While the low and middle income earners experience the usual bracket-creep that one can expect from tax policy, the high income earners experience significant tax savings compared with current tax rates.

This is further indicated in the very first table of this article, where we first met the scaled income buddies. Come 2023, the high income friends suddenly end up with a whole lot more money back in their pocket while the low income friends get no additional savings of note. Weren't we saying they never fought about social and economic policy? Maybe they're about to start.

So what does it all mean?

Well... this is where I shelve my opinions on social policy and allow you to form your own conclusions about the results of this article on that level.

From an economic policy level, this is what I can tell you about the data. These are the facts (both explicitly outlined and able to be inferred) as they are demonstrated in the above tables:

1. Every tax payer will be slightly better off, bottom line financially from 1 July 2018, compared to if nothing was done.

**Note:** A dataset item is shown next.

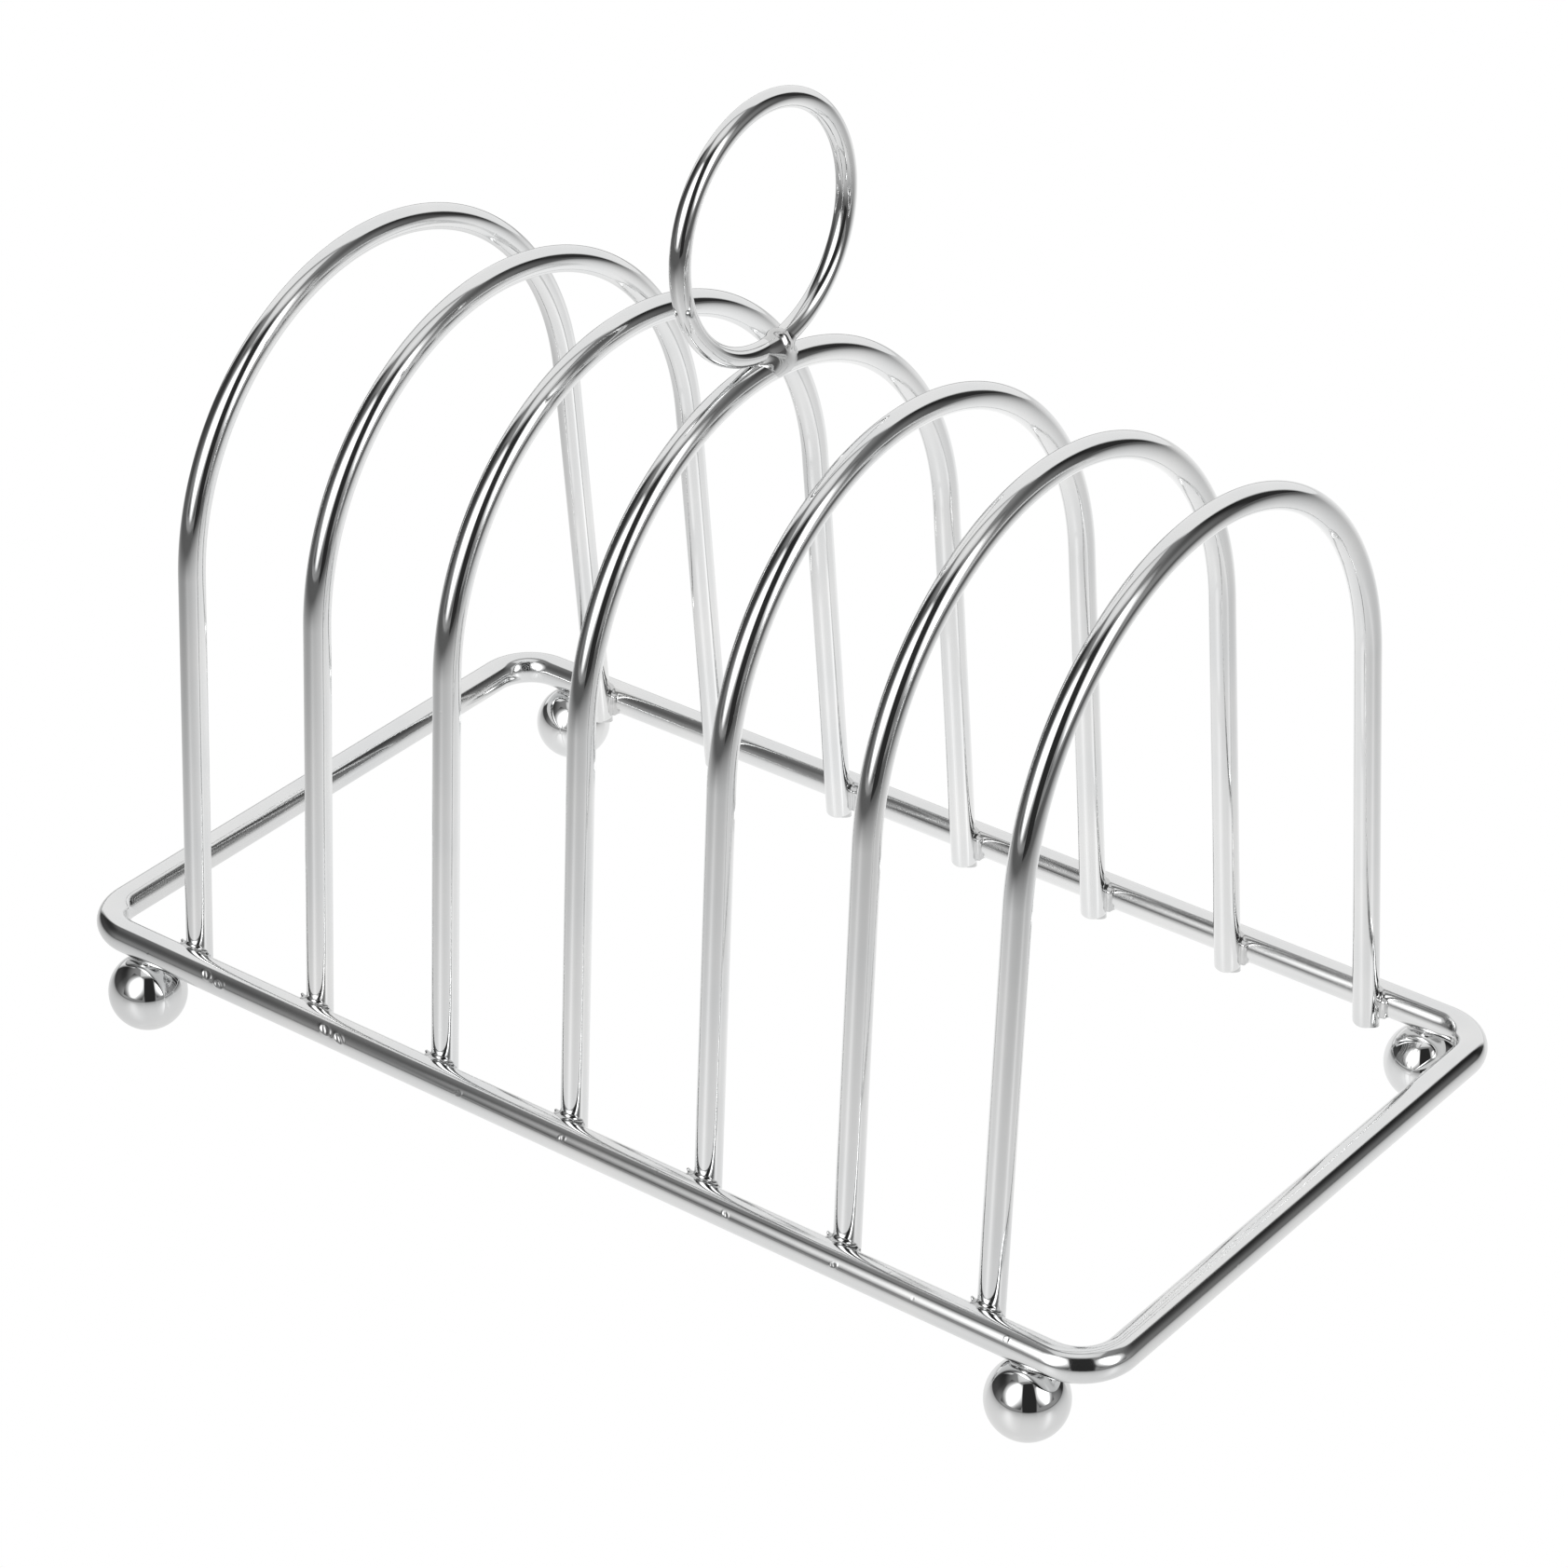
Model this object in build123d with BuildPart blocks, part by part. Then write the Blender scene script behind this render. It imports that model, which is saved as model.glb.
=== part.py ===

2. The additional tax offsets and changes to tax brackets are not enough to fully offset the effect of bracket creep for any tax payer.

3. The effect of bracket creep over the next 5-7 years is going to be most significant on those earning approx. $40,000-$60,000 currently.

4. Most significantly, the increase of the 19% bracket limit from $37,000 to $41,000 does not keep up with inflation, and leaves those earning incomes in the $40k and $50k brackets vulnerable to significant additional taxes.

5. The removal of the 37% tax bracket will create significant savings in the future for those earning $90,000 or more.

6. The effect of the above two items is that the proportional tax burden swings significantly away from high income earners and directly effects low and middle income earners.

 

...so! Who wants to overthrow the government?